Britain’s Foreign Secretary Jeremy Hunt, Canada’s Foreign Minister Chrystia Freeland and human rights lawyer Amal Clooney attend a news conference on media freedom as part of the G7 Foreign Ministers’ meeting in Dinard, France, April 5, 2019. REUTERS/Stephane Mahe – RC1731E08B80

By Courtney C. Radsch/CPJ Advocacy Director 

When the U.K. launched an initiative to support media freedom in the waning days of Jeremy Hunt’s tenure as foreign minister, CPJ was skeptical that this government-led effort would be more than a feel-good campaign. However, we chose to engage, given the current vacuum of leadership on press freedom globally. As the U.S. pulls back from its historic support, we need other countries to step up — including the U.K. and Canada, which in July published a global pledge on media freedom.

But we also need governments to take action, not just make rhetorical pledges.

That is why CPJ endorsed a report on the use of targeted sanctions to protect journalists released Friday by a panel of legal experts convened by the U.K.’s special envoy for media freedom, international human rights lawyer Amal Clooney.

Clooney, who authored the report, recommends that governments use targeted sanctions such as travel bans and asset freezes to punish and deter serious press freedom violators, including those who murder or jail journalists. It calls on signatories of the media freedom pledge to introduce and amend what have become known as “Magnitsky” laws.
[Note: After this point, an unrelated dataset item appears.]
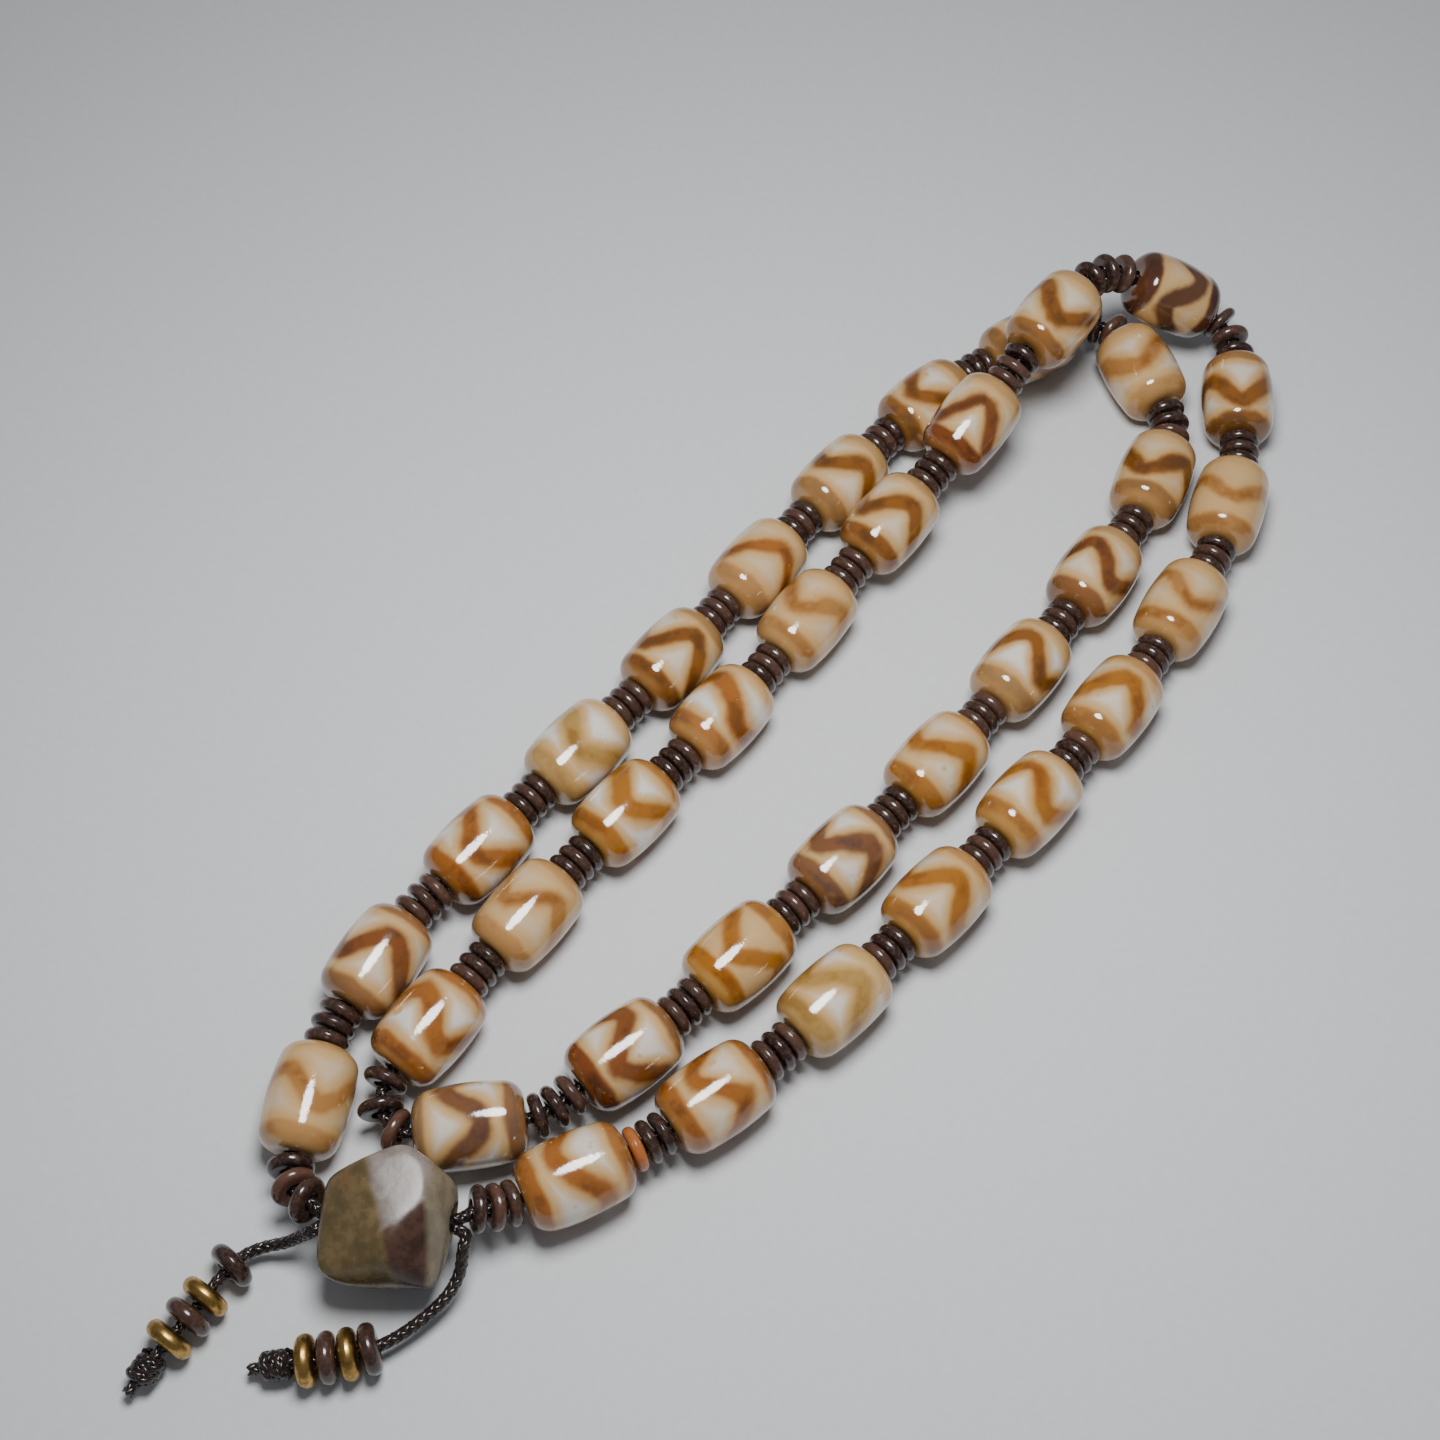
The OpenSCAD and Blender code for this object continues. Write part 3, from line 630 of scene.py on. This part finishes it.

The reference is to Russian lawyer Sergei Magnitsky, who died in prison in 2009 after exposing official corruption.

The report assesses the limited number of countries where Magnitsky laws have been adopted or are under consideration, and recommends their expansion to respond to a wider array of abuses against journalists and “systemic restrictions on the media,” including abduction, physical violence, arbitrary detention, and wide scale censorship, including of the internet. It makes the case that both state and non-state actors, such as companies, should be included as potential targets. It notes that sanctions not only curb access to financial gain and luxury goods but can also isolate perpetrators and deter copycats.

“At a time when multilateral efforts to enforce human rights through the UN Security Council and international criminal courts are in decline, targeted sanctions can be one of the few ways, or in some cases the only way, to enforce international norms,” Clooney writes in the report.